CHIKV has positive-sense, single-stranded RNA genome with two open reading frames (ORFs) encoding structural and non-structural proteins (nsPs) at 3′ and 5′ ends, respectively. All the nsPs (nsP1 to nsP4) are mainly required for replication and transcription i.e. synthesis of genomic and sub-genomic RNAs (Wong and Chu, 2018; Stelitano et al., 2019). All the nsPs essential for viral replication have different biological attributes; nsP1 is a viral capping enzyme; nsP2 has protease activity; nsP4 is a RNA dependent RNA polymerase, but the function of nsP3 is still elusive (Wong and Chu, 2018; Rabelo et al., 2020). Mutational studies of nsP3 have revealed its presence is critical for CHIKV replication (Meshram et al., 2018; Mutso et al., 2018; Gao et al., 2019). The nsP3 has three domains: N-terminal macro-domain, alphavirus unique domain (AUD) and the C-terminal hypervariable region (HVR) (Rabelo et al., 2020). AUD is a multifunctional, zinc-binding domain which remains conserved across alphaviruses (Götte et al., 2018). AUD plays a critical role in the viral life cycle specifically in genome replication and the synthesis of sub-genomic RNAs. Studies have reported that the mutant AUD effectively perturbs the translation and sub-genomic RNA synthesis leading to the reduction in levels of structural proteins and viral assembly. Moreover, the AUD mutants successfully hampered the sub-cellular localization of CHIKV nsP3 that led to the defective viral assembly and inhibited CHIKV infection. Thus, it emphasised the vital role of nsP3 in CHIKV life cycle (Gao et al., 2019).

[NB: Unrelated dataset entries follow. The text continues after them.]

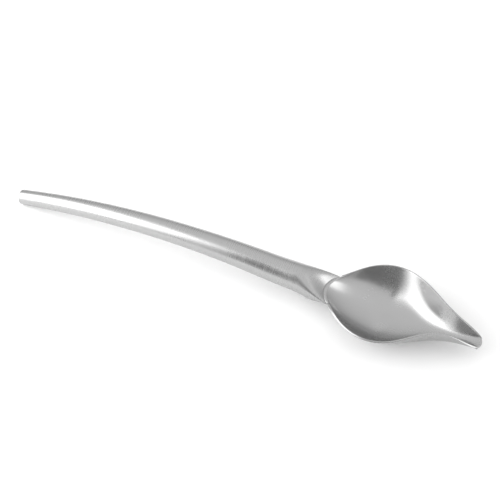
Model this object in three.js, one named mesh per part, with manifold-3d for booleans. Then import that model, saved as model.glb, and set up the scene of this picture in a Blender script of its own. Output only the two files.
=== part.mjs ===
// A spouted decorating spoon in stainless steel: a pressed bowl that narrows to a pouring spout,
// welded to a hollow, tapered, gently arched handle.
//
// Millimetres. +X runs from the handle to the tip of the spout, +Y to the left, +Z up.
// The origin is the middle of the flat on which the bowl rests, so the table is z = 0, and the
// tail of the handle touches it too.
//
// The handle is a tube rolled from sheet and closed by a weld along its underside. Its front end is
// pressed flat into a tongue, which is cut to the curve of the bowl's rear edge and welded to it.
// A domed cap closes its tail.

import * as THREE from "three";
import { mergeVertices } from "three/addons/utils/BufferGeometryUtils.js";
import Module from "manifold-3d";

// ---- Driving dimensions ----

const BOWL_SHEET = 0.8; // thickness of the bowl's sheet
const BOWL_LENGTH = 64.3; // from the neck's corners to the corners of the spout's end
const BOWL_WIDTH = 41.2; // inside the rim at its widest
const BOWL_DEPTH = 11.8; // from the rim at its widest to the floor inside
const NECK_X = -21.7; // the neck's corners
const REAR_BULGE = 4; // how far the bowl's rear edge bows back between the neck's corners
const TIP_BULGE = 0.7; // how far the spout's end bows forward between its corners
const FLOOR_PRESS = 0.3; // how far the curve of the floor is pressed flat

const HANDLE_WALL = 0.8; // thickness of the tube's sheet
const HANDLE_ARCH_RADIUS = 325; // of the arc that the tube's axis follows
const HANDLE_CROWN_X = -88; // where that arc is highest
const SHANK_RADIUS = 6.15; // outside radius of the tube where the press starts, its thickest
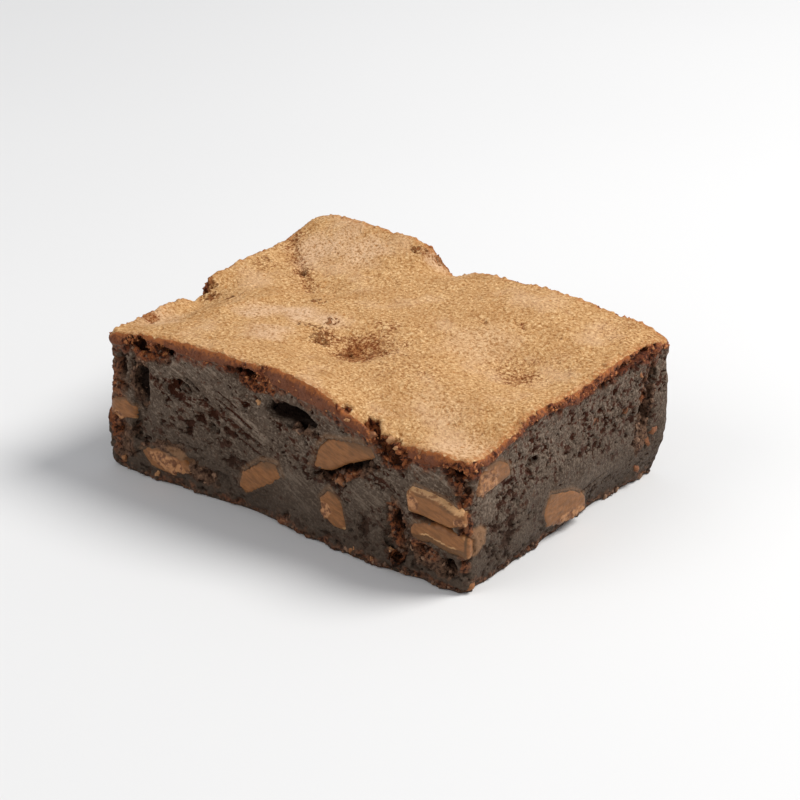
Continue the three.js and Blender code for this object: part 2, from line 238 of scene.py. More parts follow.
# Pale ones, partly the crust's own paler tone and partly painted highlight where the crust faces the
# light
PALE_PATCHES = [
    ((-31, 19.3), 6, 0.9),
    ((-29, 25), 5, 0.7),
    ((-22.8, 22.6), 6, 0.8),
    ((-15.6, -4.8), 4, 1.0),  # in front of the ridge, painted highlight where the crust faces up
    ((-22, -8.4), 4.6, 0.9),
    ((-14.4, -14.6), 5, 0.8),
    ((-10.2, -3.6), 3, 0.9),
    ((25.3, -18), 6, 0.3),
    # painted highlight along the front right rim
    ((36, -26), 6, 0.7),
    ((16, 6), 8, 0.4),
    ((-36, -20), 6, 0.6),
    ((-10.6, 28.4), 3, 1.0),
]
# Those where the crust is cracked and flaked
BROKEN_CRUST = [
    ((-11.1, -7.6), 2.6, 0.8),
    ((-17, 1.6), 1.8, 0.7),
    ((-9.6, -3.4), 2.2, 0.7),
    ((-6.6, -9.8), 3, 1.0),
    ((-0.6, -9.6), 2.4, 0.9),
    ((3.4, -7), 2, 0.6),
    ((-28.6, 11.4), 1.4, 1.0),
    ((28.6, 1), 1.8, 0.4),
    ((-14, 27.4), 2, 0.8),
    ((-10.4, 29.4), 2.2, 0.7),
    ((-31, -5.6), 2, 0.7),
    ((-37, 10), 1.6, 0.6),
    ((-38, -4), 2.4, 0.8),
    ((24.4, -28.4), 1.6, 0.6),
    ((12.6, 12), 1.2, 0.7),
    ((27.4, 15), 1, 0.7),
]
# Where the rim swells, in millimetres: its place, the reach along and across it, and the height
SWELLS = [((4, -29), (13, 8), 1.3)]
# Bites out of the rim, in millimetres: the place, the reach and the depth
BITES = [
    ((14.6, -28.6), 0.9, 1.2),
    ((19.8, -28.6), 1.5, 1.5),
    ((22.6, -29.4), 1.4, 1.4),
    ((25.4, -29), 0.9, 1.2),
    ((-39.8, -3.6), 1.1, 1),
]
# Lines across the crust: their points, width, depth (less than nothing for a ridge) and tint
CREASES = [
    (((-40, 21), (-35, 16.2), (-29, 11.4), (-23.5, 7)), 0.9, 0.4, 0.5),
    (((-30.6, 13.2), (-28.8, 11.4), (-27.4, 10.4)), 0.25, 0.3, 0.5),
    (((-31, -15), (-28.3, -12.6), (-26.4, -6.9), (-22.5, -0.1), (-18.6, 4.8)), 1.2, -0.5, 0),
    (((12, 13), (13.4, 11.6)), 0.2, 0.25, 0.7),
    (((18.6, 15), (20.2, 13.8)), 0.2, 0.25, 0.7),
]
# Marks of the knife on the crumb, as places on the cut sides
SLASHES = [
    ("front", (-9.6, 18.4), (6, 0.26), -23),
    ("front", (-8, 15.9), (5, 0.24), -21),
    ("front", (-6.4, 13.4), (4.4, 0.22), -19),
    ("front", (-11.6, 20.7), (4, 0.2), -24),
    ("front", (22, 15.6), (3.4, 0.2), -20),
    ("right", (6, 6.2), (6, 0.2), 8),
    ("back", (-20, 14), (5, 0.24), -16),
    ("left", (-4, 12), (5, 0.24), 14),
]
# What is painted on the cake for its material
PAINTS = ("band", "pit", "brown", "hollow", "pale", "smear", "rim", "flock", "rusty")

# Pieces of chocolate that stand out of the cut, in millimetres
PROUD = {"chocolate_front_6": 0.9, "chocolate_corner": 0.45}
# Facets along an edge of a piece: 1 for the upper edge or -1 for the lower, the width and the depth
FACETS = {"chocolate_front_6": (1, 1.3, 0.8), "chocolate_corner": (-1, 2.1, 0.7)}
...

During CHKIV infection, various cellular factors and processes like apoptosis, signalling pathways, interferons, stress granules, and autophagy get activated in response to infection, but the virus adopts evasion strategies and hijacks these cellular processes to aid its survival (Remenyi et al., 2018). The studies based on the interaction between nsP3 and the human host proteins is well documented, elucidating the association with phosphatidylinositol-3-kinase (PI3K)/Akt and the mammalian target of rapamycin (mTOR) (PI3K-Akt-mTOR) pathways, Ras-GTPase-activating protein 1 (RASA1), Ras GTPase-activating protein-binding protein 2 (G3BP2), sphingosine kinase 2 (SK2) and heat shock protein 90 (Hsp90) during CHIKV replication (Fros et al., 2012; Lark et al., 2018; Wong and Chu, 2018). Moreover, the association of host G3BP proteins with HVR domain has been recently studied and observed to be critical for CHIKV replication (Meshram et al., 2018). Recently another study reported the interaction of the host four-and-a-half LIM domain protein 1 (FHL1) with the HVR domain and observed it to be essential and a key factor required for CHIKV infection and pathogenesis (Meertens et al., 2019).

Nonetheless, there is no study available in the literature that has investigated the cellular interacting partners of CHIKV AUD domain and their significance in CHIKV pathogenesis. To address this gap, the present study focuses to elucidate the cellular interactors of CHIKV AUD by screening normalized universal human cDNA library using yeast two-hybrid (Y2H) system. Few interactions were validated by GST pull-down assay to confirm the data obtained from Y2H. The proteome network and the associated cellular pathways of human proteins were analysed. Further, the interfacial amino acid residues and the type of interactions involved were analysed by docking studies.